Values: * 0: Do not cache [default]. This prevents caching, unless the response specifies a Cache-Control header value.

Debugging

Web PaaS adds an X-Platform-Cache header to each request which show whether your request is a cache HIT, MISS or BYPASS. This can be useful when trying to determine whether it is your application, the HTTP cache, or another proxy or CDN which is not behaving as expected.

If in doubt, disable the cache using cache: false.

Advanced caching strategies

Cache per route

If you need fine-grained caching, you can set up caching rules for several routes separately:

https://{default}/:
  type: upstream
  upstream: app:http
  cache:
    enabled: true

https://{default}/foo/:
  type: upstream
  upstream: app:http
  cache:
    enabled: false

https://{default}/foo/bar/:
  type: upstream
  upstream: app:http
  cache:
    enabled: true

With this configuration, the following routes are cached:

  • https://{default}/

  • https://{default}/foo/bar/

  • https://{default}/foo/bar/baz/

And the following routes are not cached:

  • https://{default}/foo/

  • https://{default}/foo/baz/

Regular expressions in routes are not supported.

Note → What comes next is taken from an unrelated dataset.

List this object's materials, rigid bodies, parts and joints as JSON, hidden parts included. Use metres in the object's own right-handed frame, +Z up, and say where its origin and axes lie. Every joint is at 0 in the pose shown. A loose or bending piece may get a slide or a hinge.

Allowing only specific cookies

Some applications use cookies to invalidate cache responses, but expect other cookies to be ignored. This is a simple case of allowing only a subset of cookies to invalidate the cache.

cache:
  enabled: true
  cookies: ["MYCOOKIE"]

Cache HTTP and HTTPS separately using the Vary header

Set the Vary header to X-Forwarded-Proto custom request header to render content based on the request protocol (i.e. HTTP or HTTPS). By adding Vary: X-Forwarded-Proto to the response header, HTTP and HTTPS content would be cached separately.

Cache zipped content separately

Use Vary: Accept-Encoding to serve different content depending on the encoding. Useful for ensuring that gzipped content is not served to clients that can't read it.